When being banned in Boston really meant something
Not Whitey Bulger reposts a 1913 Globe story:
By orders of Mayor Fitzgerald yesterday, improper dances of all kinds are excluded from the public dance halls of Boston. The prohibition includes all the so-called animal dances, such as the turkey trot, bunnie hug, bear dance, etc, also the kitchen sink, tango and other extravagances. ...

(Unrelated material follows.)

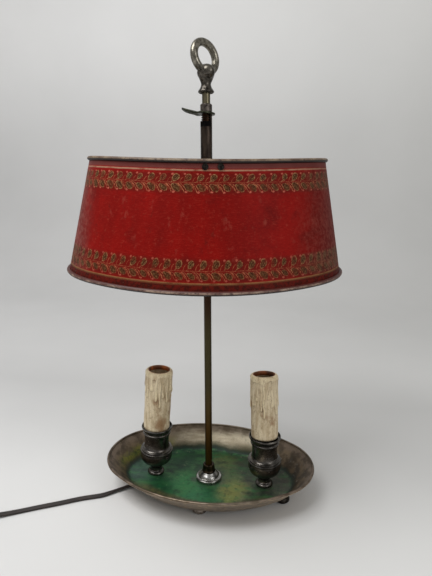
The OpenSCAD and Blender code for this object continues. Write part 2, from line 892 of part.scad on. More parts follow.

However, one restriction would seem like a loosening of the moral code to us sophisticated 21st-century types:
No dance shall continue after 3 o'clock a.m. unless by written permission of the Mayor,and not later than 11:45 Saturdays.




you guys missed it!
i had a note from the mayor so me and my boys (and our young lady friends) were doing the bunnie hug all night!
oh that immoral kitchen sink
I'm curious as to how one danced the Kitchen Sink. Must've been a dance that had everything in it, eh?
Pretty placid
Until they flipped that switch.
Then they could grind chicken bones.
Suggestive Plumbing?
Or was it all that junk underneath that made it so nasty?
Whisky, Tango, Foxtrot
All you need for an wickedly illegal good time in 1913!
whisky, tango, foxtrot
wtf?
3 am restriction
Could this provision have been an attempt to regulate or prohibit dance marathons?
too early for marathons
Dance marathons didn't come into vogue until the early 1920s and really hit their stride during the Depression ("They Shoot Horses, Don't They?" paints a pretty bleak picture of the event.) I think it's pretty clear this late-night dance ban was just another example of the long-standing Boston tradition to roll the sidewalks up before the T closes and shame anyone who wants to think otherwise.